Give back the whole listing exactly as shown.

**DATA SECTION:**

<<<<

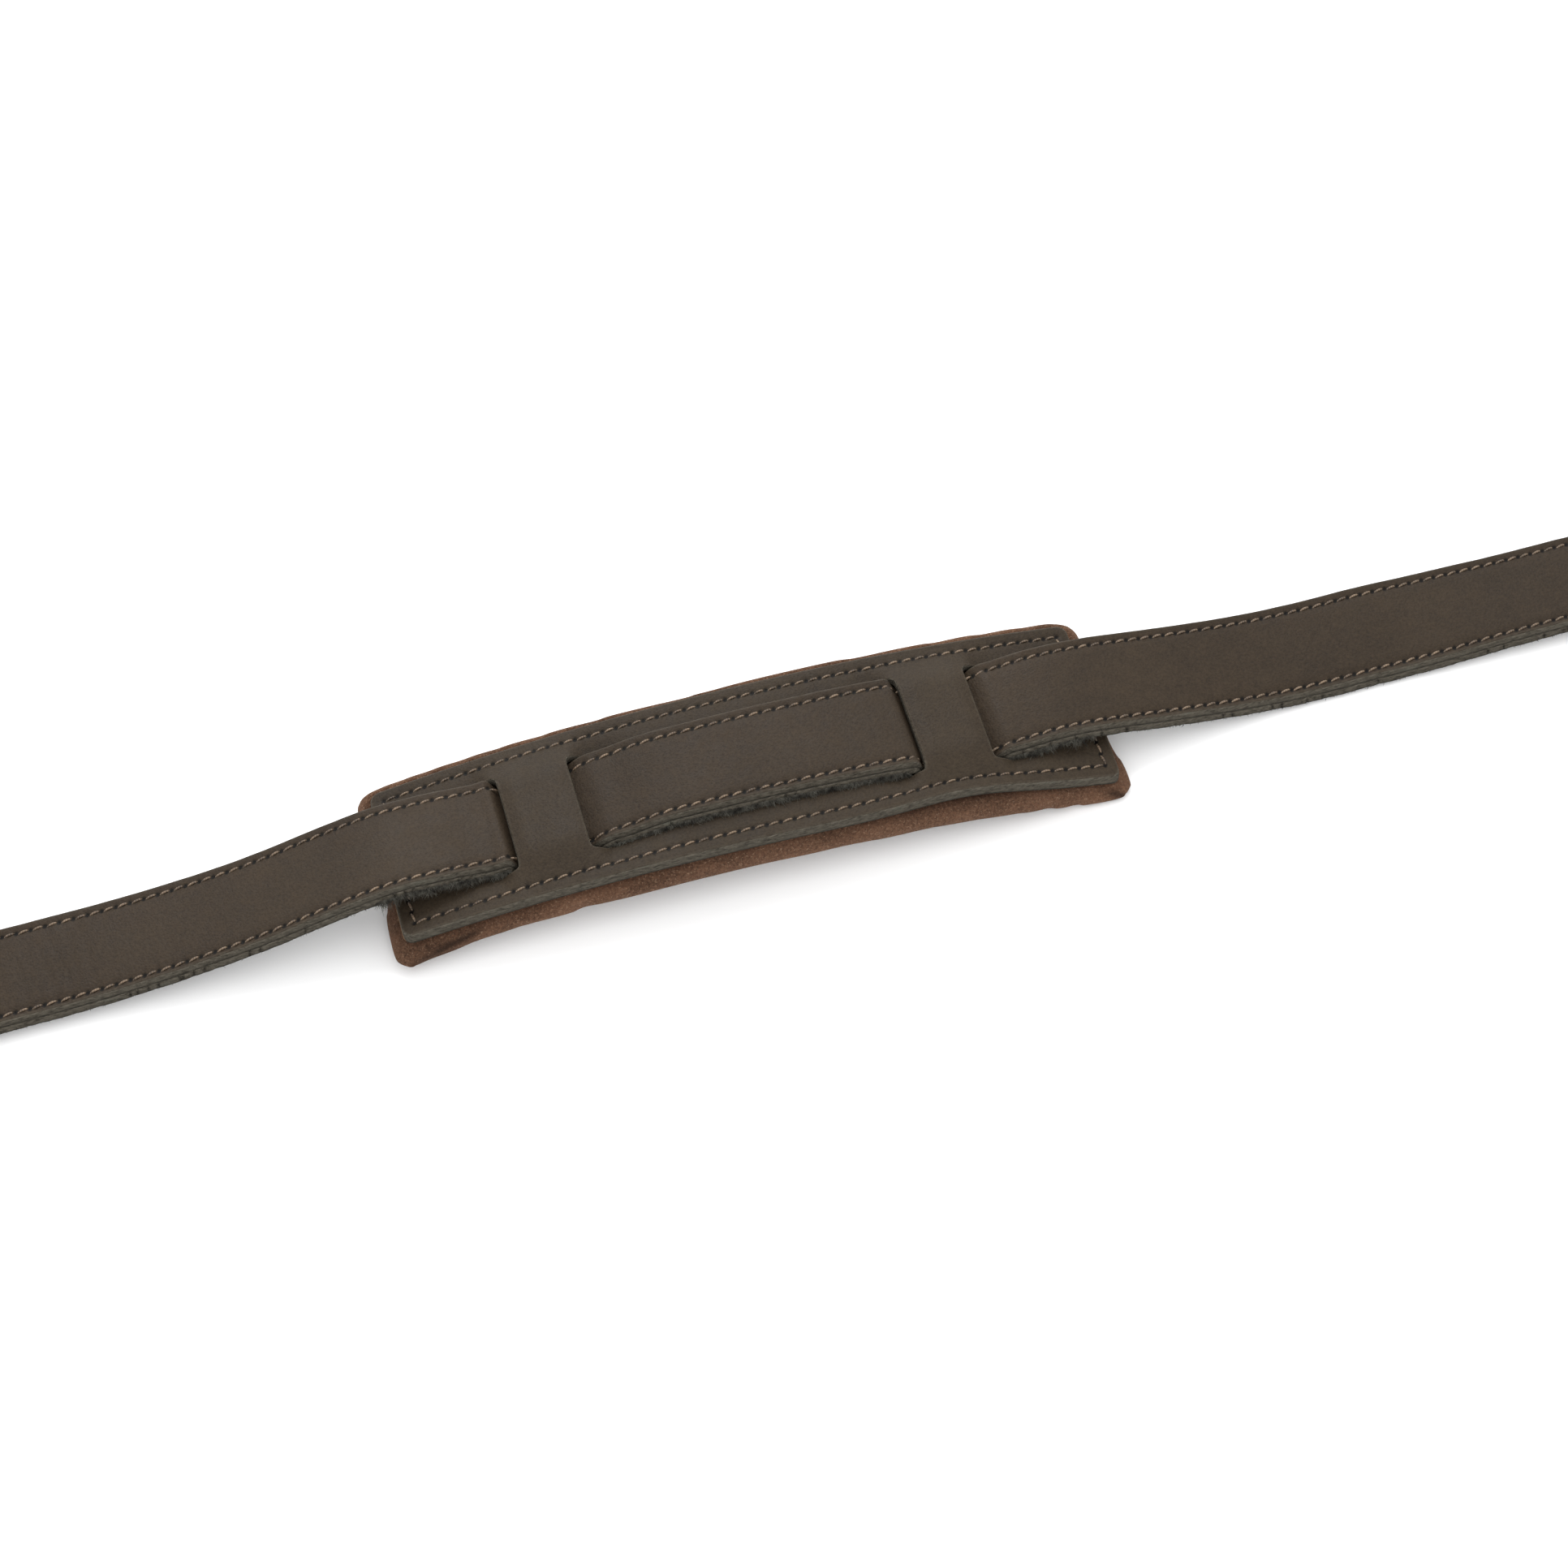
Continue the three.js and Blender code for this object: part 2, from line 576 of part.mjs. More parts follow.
function piece(name, geometry, finish) {
  const mesh = new THREE.Mesh(geometry, new THREE.MeshStandardMaterial(FINISHES[finish]));
  mesh.name = name;
  return mesh;
}

const pad = new THREE.Group();
pad.add(
  piece('pad_top_leather', padLeather(), 'leather'),
  piece('pad_lining', paddingLayer(LINING_BOTTOM, LINING_BOTTOM + LINING_THICKNESS, paddingRise),
    'suede'),
  piece('pad_foam_core', paddingLayer(FOAM_BOTTOM, FOAM_BOTTOM + FOAM_THICKNESS, arch), 'foam'),
  piece('pad_suede_cover', suedeCover(), 'suede'),
);
for (const [name, geometry] of Object.entries(padThreads())) {
  pad.add(piece(name, geometry, 'thread'));
}

const strap = new THREE.Group();
strap.add(
  piece('strap_top_ply', ply(PLY_THICKNESS + GAP), 'leather'),
  piece('strap_backing_ply', ply(0), 'rawEdge'),
  piece('front_button_tab', buttonTab(), 'leather'),
  piece('front_tab_stitching', tabThread(), 'thread'),
  piece('rear_tail', tail(), 'leather'),
);
for (const [name, geometry] of Object.entries(strapThreads())) {
  strap.add(piece(name, geometry, 'thread'));
}
screwPlaces.forEach((x, i) => {
  strap.add(piece(`screw_post_${i + 1}`, screwPost(x), 'nickel'));
  strap.add(piece(`tail_screw_${i + 1}`, screw(x), 'nickel'));
});

const guitarStrap = new THREE.Group();
guitarStrap.add(strap, pad);

export default guitarStrap;
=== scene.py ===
"""Leather guitar strap with a sliding shoulder pad, laid on a pale table.

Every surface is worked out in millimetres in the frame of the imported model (X along the strap,
Y across it, Z up, the table at zero) and becomes metres when its mesh is made.
"""

import logging
import math
from collections.abc import Callable
from dataclasses import dataclass, field
from enum import Enum

import bpy
import numpy as np
from mathutils import Matrix, Vector


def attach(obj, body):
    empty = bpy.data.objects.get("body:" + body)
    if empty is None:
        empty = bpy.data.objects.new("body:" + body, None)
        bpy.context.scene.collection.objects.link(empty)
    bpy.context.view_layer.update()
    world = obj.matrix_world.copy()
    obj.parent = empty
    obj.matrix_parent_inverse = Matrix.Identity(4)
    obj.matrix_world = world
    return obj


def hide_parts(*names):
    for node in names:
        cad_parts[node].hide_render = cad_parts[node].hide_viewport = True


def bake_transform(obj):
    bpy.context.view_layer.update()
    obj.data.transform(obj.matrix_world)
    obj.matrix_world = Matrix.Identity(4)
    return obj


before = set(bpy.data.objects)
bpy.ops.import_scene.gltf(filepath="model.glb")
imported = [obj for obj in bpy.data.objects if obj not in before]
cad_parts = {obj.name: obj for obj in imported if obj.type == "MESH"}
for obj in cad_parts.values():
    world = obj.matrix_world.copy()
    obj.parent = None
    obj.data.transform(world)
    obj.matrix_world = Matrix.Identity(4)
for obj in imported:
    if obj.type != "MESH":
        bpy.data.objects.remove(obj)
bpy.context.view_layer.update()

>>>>

**FINAL RESULT:**
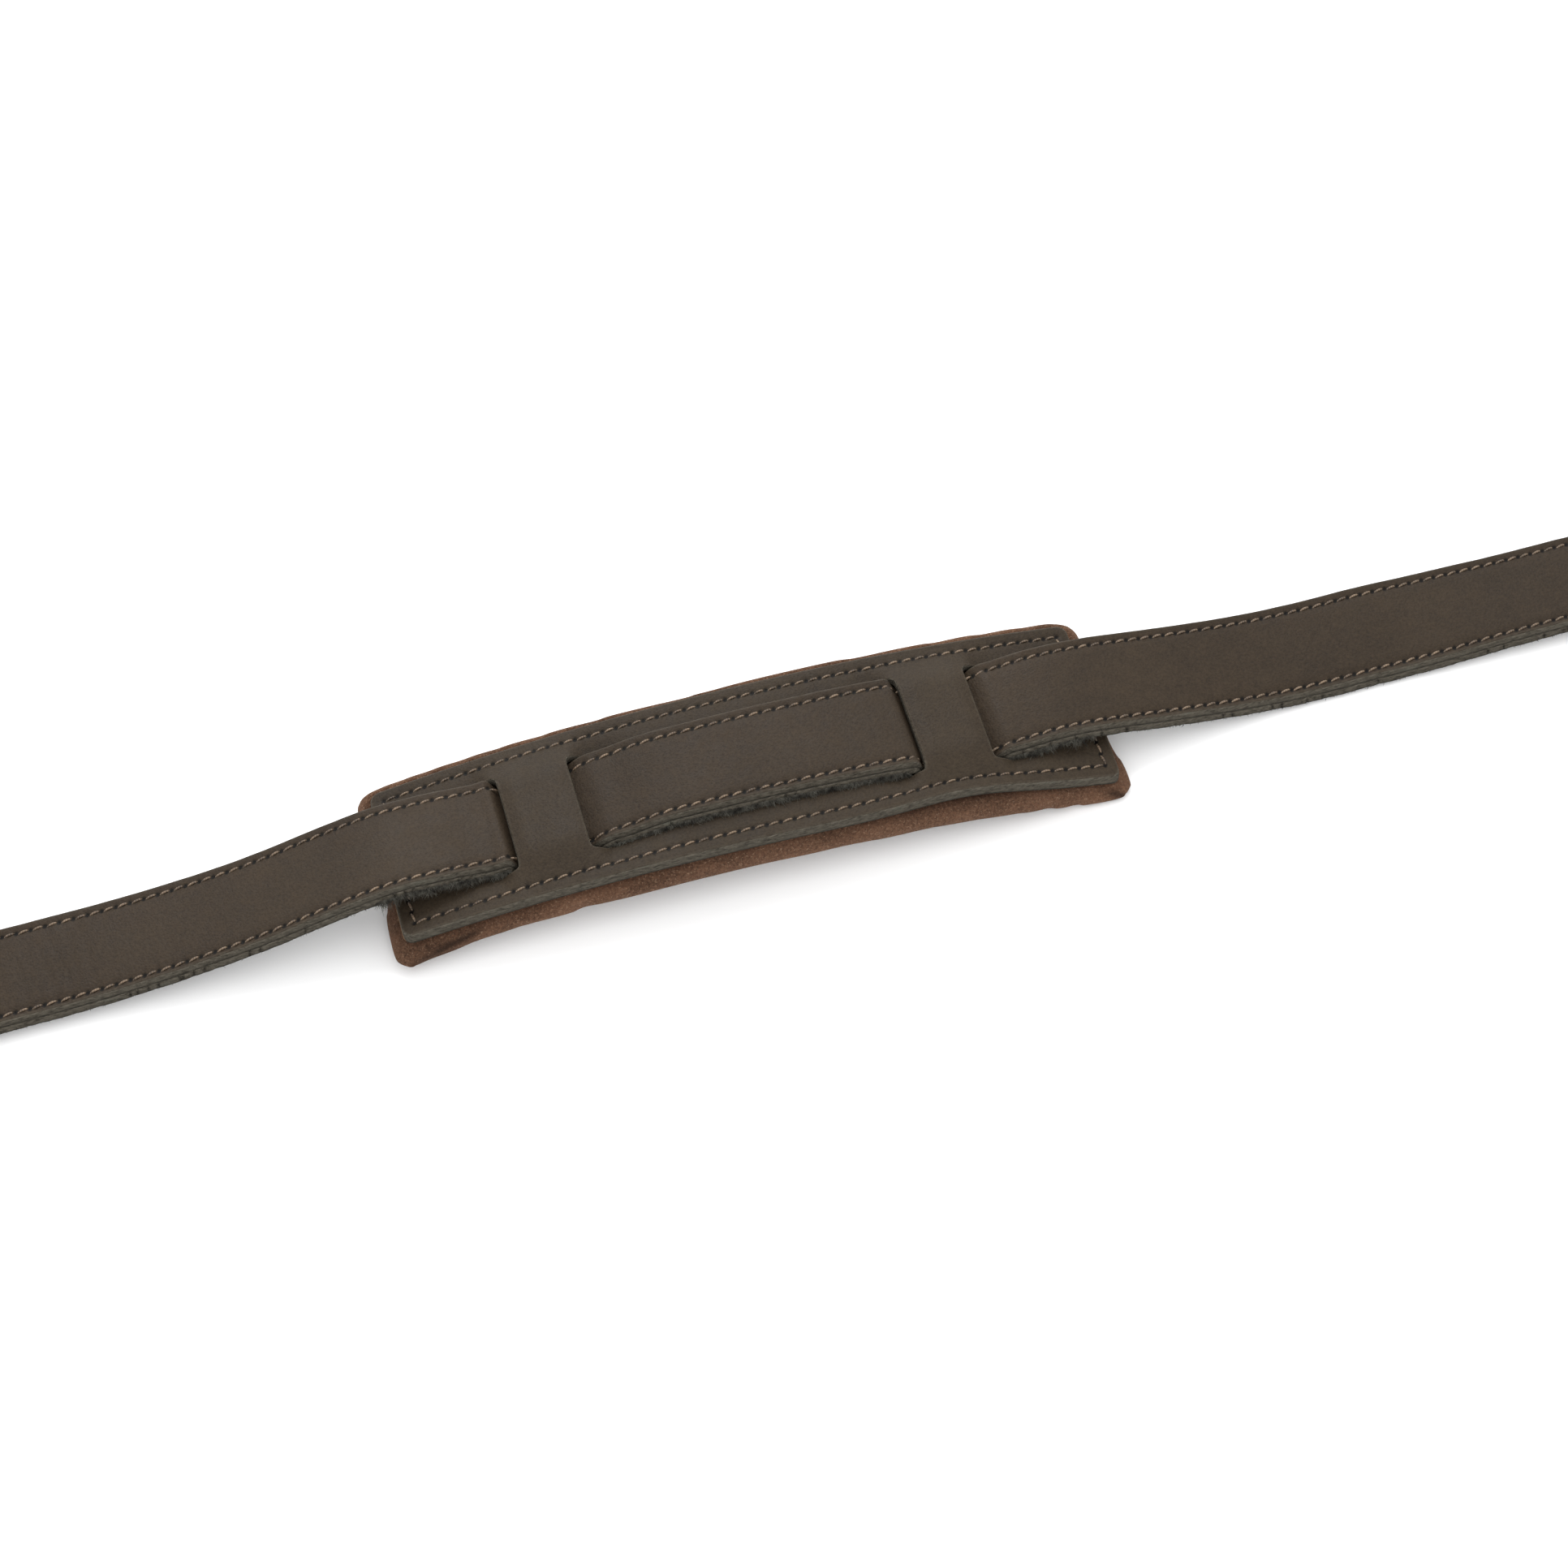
Continue the three.js and Blender code for this object: part 2, from line 576 of part.mjs. More parts follow.
function piece(name, geometry, finish) {
  const mesh = new THREE.Mesh(geometry, new THREE.MeshStandardMaterial(FINISHES[finish]));
  mesh.name = name;
  return mesh;
}

const pad = new THREE.Group();
pad.add(
  piece('pad_top_leather', padLeather(), 'leather'),
  piece('pad_lining', paddingLayer(LINING_BOTTOM, LINING_BOTTOM + LINING_THICKNESS, paddingRise),
    'suede'),
  piece('pad_foam_core', paddingLayer(FOAM_BOTTOM, FOAM_BOTTOM + FOAM_THICKNESS, arch), 'foam'),
  piece('pad_suede_cover', suedeCover(), 'suede'),
);
for (const [name, geometry] of Object.entries(padThreads())) {
  pad.add(piece(name, geometry, 'thread'));
}

const strap = new THREE.Group();
strap.add(
  piece('strap_top_ply', ply(PLY_THICKNESS + GAP), 'leather'),
  piece('strap_backing_ply', ply(0), 'rawEdge'),
  piece('front_button_tab', buttonTab(), 'leather'),
  piece('front_tab_stitching', tabThread(), 'thread'),
  piece('rear_tail', tail(), 'leather'),
);
for (const [name, geometry] of Object.entries(strapThreads())) {
  strap.add(piece(name, geometry, 'thread'));
}
screwPlaces.forEach((x, i) => {
  strap.add(piece(`screw_post_${i + 1}`, screwPost(x), 'nickel'));
  strap.add(piece(`tail_screw_${i + 1}`, screw(x), 'nickel'));
});

const guitarStrap = new THREE.Group();
guitarStrap.add(strap, pad);

export default guitarStrap;
=== scene.py ===
"""Leather guitar strap with a sliding shoulder pad, laid on a pale table.

Every surface is worked out in millimetres in the frame of the imported model (X along the strap,
Y across it, Z up, the table at zero) and becomes metres when its mesh is made.
"""

import logging
import math
from collections.abc import Callable
from dataclasses import dataclass, field
from enum import Enum

import bpy
import numpy as np
from mathutils import Matrix, Vector


def attach(obj, body):
    empty = bpy.data.objects.get("body:" + body)
    if empty is None:
        empty = bpy.data.objects.new("body:" + body, None)
        bpy.context.scene.collection.objects.link(empty)
    bpy.context.view_layer.update()
    world = obj.matrix_world.copy()
    obj.parent = empty
    obj.matrix_parent_inverse = Matrix.Identity(4)
    obj.matrix_world = world
    return obj


def hide_parts(*names):
    for node in names:
        cad_parts[node].hide_render = cad_parts[node].hide_viewport = True


def bake_transform(obj):
    bpy.context.view_layer.update()
    obj.data.transform(obj.matrix_world)
    obj.matrix_world = Matrix.Identity(4)
    return obj


before = set(bpy.data.objects)
bpy.ops.import_scene.gltf(filepath="model.glb")
imported = [obj for obj in bpy.data.objects if obj not in before]
cad_parts = {obj.name: obj for obj in imported if obj.type == "MESH"}
for obj in cad_parts.values():
    world = obj.matrix_world.copy()
    obj.parent = None
    obj.data.transform(world)
    obj.matrix_world = Matrix.Identity(4)
for obj in imported:
    if obj.type != "MESH":
        bpy.data.objects.remove(obj)
bpy.context.view_layer.update()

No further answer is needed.